__Written exercise__. The answer should be a single number: how many lines of the entries below hold the word "type".

__Data supplied__.
____________________

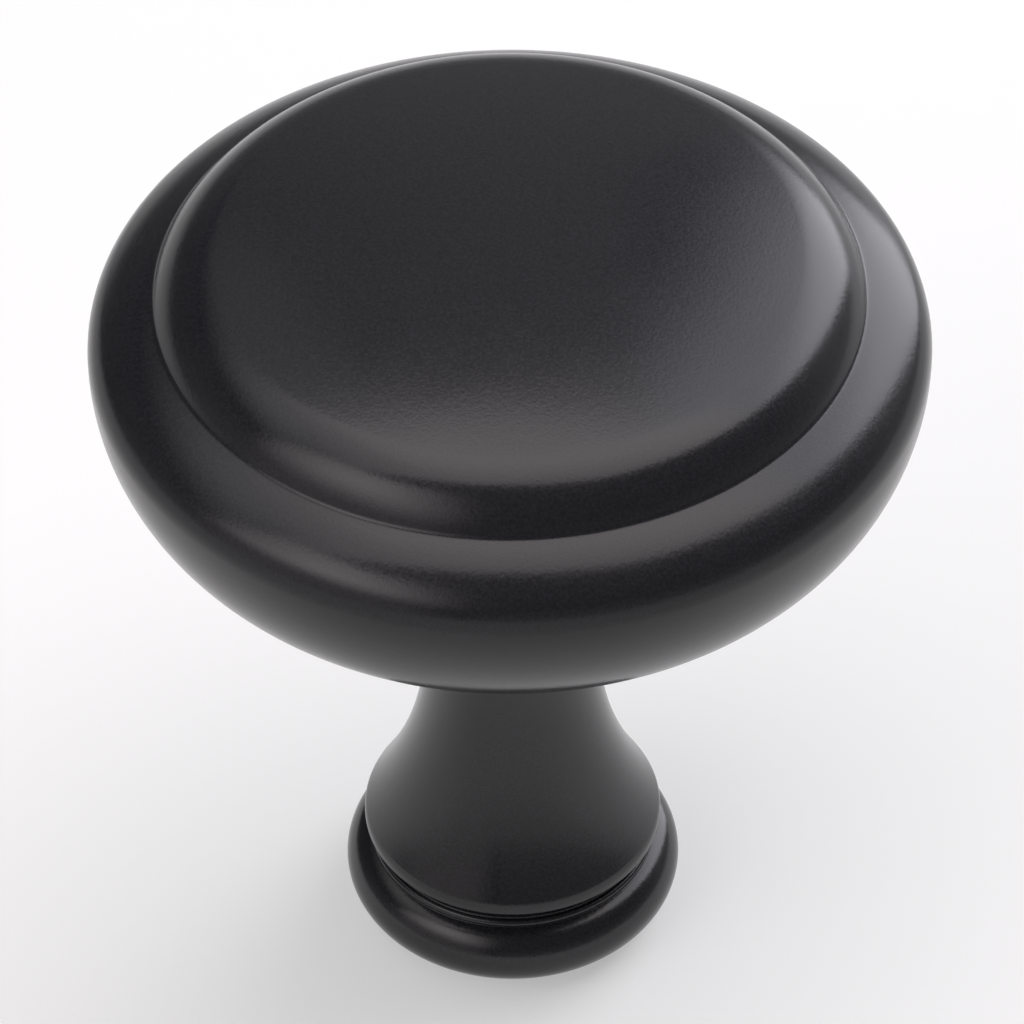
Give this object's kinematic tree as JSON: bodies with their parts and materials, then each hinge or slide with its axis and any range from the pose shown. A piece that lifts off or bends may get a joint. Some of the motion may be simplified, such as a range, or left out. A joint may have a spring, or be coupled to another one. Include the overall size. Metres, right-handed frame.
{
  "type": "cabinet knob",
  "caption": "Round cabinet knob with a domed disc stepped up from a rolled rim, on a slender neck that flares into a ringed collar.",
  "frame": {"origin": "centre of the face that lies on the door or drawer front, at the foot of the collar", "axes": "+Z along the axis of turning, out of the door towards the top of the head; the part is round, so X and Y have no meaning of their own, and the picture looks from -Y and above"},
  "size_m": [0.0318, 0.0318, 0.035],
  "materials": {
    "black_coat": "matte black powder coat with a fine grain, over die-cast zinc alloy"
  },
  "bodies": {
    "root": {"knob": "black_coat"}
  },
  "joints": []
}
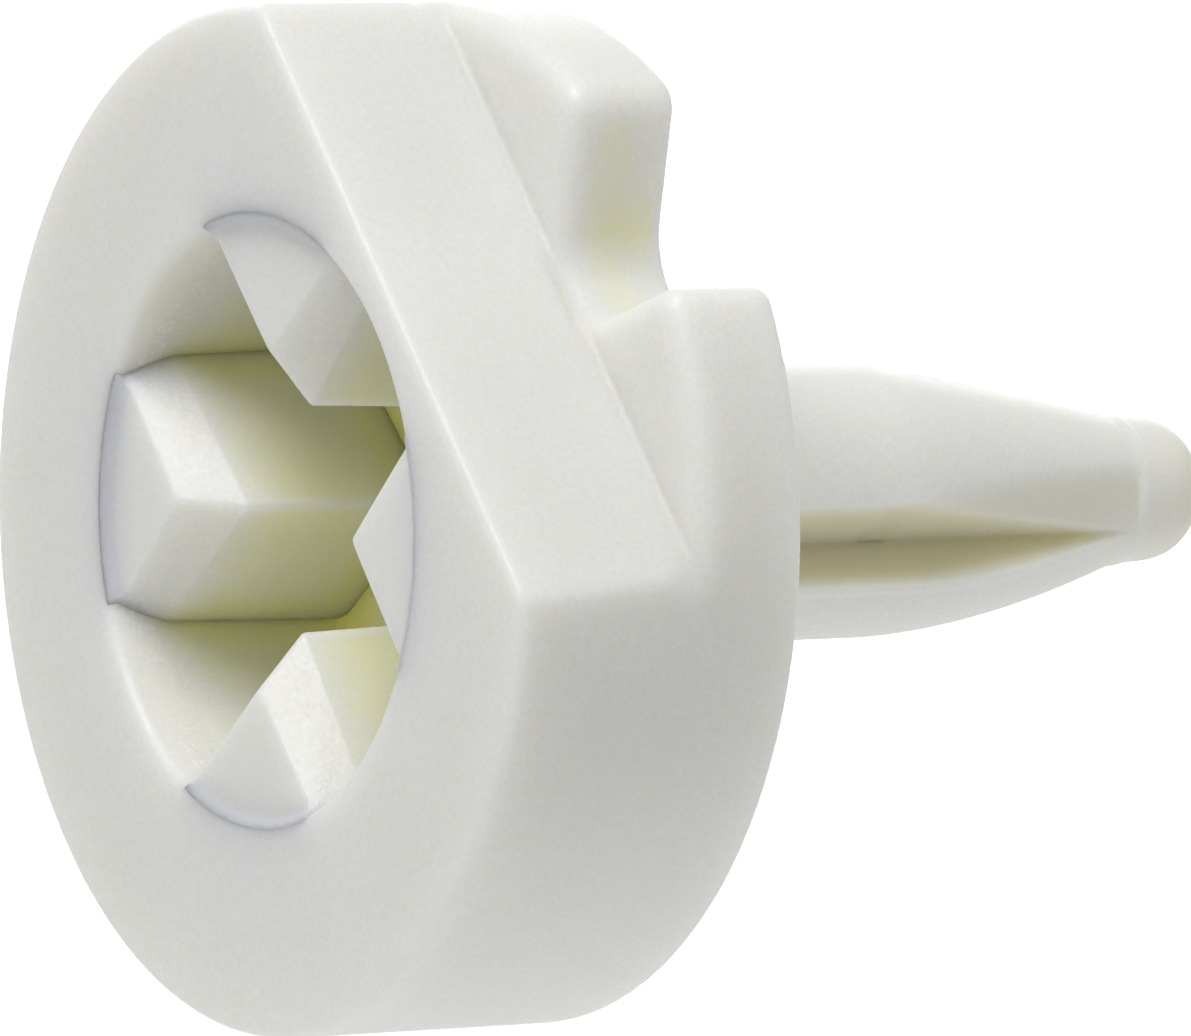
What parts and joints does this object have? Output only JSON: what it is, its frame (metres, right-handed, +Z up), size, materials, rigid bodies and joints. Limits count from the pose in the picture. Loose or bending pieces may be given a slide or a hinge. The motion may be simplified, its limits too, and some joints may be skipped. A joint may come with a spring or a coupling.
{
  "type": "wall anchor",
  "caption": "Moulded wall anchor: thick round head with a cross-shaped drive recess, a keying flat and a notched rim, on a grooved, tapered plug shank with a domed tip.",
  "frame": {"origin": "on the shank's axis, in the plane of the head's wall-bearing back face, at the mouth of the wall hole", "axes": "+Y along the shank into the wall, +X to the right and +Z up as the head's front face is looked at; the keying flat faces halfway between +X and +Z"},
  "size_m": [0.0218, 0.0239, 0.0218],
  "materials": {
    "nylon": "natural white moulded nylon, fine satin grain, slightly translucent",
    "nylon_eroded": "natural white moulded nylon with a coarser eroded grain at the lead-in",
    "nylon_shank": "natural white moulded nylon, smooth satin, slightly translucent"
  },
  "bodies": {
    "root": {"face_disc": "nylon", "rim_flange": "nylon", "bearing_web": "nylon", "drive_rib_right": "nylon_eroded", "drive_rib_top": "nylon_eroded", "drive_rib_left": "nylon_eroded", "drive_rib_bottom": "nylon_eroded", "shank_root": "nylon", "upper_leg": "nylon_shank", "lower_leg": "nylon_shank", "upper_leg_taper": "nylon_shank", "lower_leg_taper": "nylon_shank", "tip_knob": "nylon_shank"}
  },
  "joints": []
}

____________________

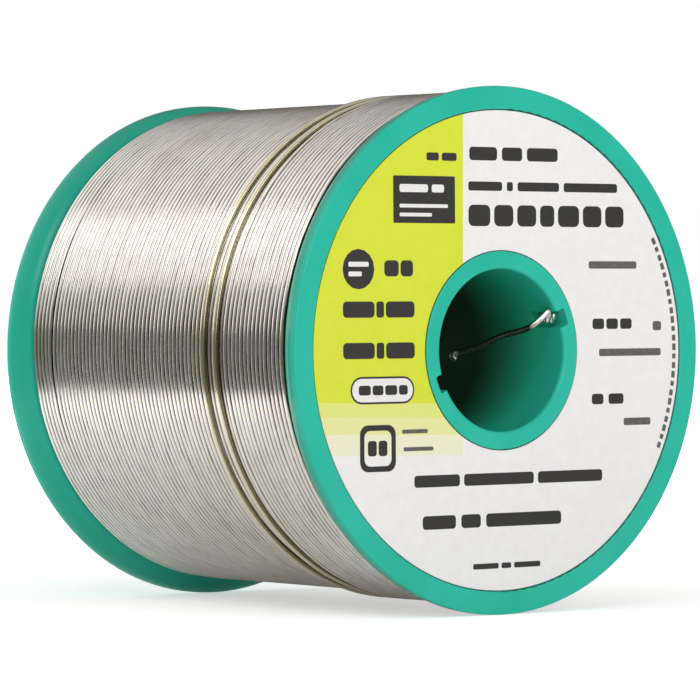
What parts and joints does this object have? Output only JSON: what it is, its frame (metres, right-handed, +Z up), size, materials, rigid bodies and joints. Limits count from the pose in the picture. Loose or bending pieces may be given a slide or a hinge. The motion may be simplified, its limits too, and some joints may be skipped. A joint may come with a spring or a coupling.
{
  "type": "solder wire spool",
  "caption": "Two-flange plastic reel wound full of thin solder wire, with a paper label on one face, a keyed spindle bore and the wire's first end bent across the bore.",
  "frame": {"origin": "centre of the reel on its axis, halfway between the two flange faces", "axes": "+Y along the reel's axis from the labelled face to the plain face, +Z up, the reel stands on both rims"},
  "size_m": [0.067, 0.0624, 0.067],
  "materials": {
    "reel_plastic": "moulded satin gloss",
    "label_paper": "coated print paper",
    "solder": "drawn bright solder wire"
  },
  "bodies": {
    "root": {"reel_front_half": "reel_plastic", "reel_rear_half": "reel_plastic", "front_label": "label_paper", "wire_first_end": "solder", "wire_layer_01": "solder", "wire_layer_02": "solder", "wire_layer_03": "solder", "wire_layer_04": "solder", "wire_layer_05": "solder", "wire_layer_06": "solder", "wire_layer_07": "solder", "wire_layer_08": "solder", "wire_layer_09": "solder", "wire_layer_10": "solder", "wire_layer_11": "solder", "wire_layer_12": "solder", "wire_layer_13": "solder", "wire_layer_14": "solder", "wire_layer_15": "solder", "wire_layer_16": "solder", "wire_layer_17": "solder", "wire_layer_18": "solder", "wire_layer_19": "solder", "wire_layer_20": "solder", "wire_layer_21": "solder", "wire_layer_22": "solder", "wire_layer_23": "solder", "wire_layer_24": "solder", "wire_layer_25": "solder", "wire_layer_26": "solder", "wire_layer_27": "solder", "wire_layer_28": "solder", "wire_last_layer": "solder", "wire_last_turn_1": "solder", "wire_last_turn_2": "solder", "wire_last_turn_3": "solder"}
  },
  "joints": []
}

____________________

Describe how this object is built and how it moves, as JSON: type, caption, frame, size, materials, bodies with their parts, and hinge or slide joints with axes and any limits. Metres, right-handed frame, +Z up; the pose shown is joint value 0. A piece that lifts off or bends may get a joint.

____________________

__Exercise response__. 4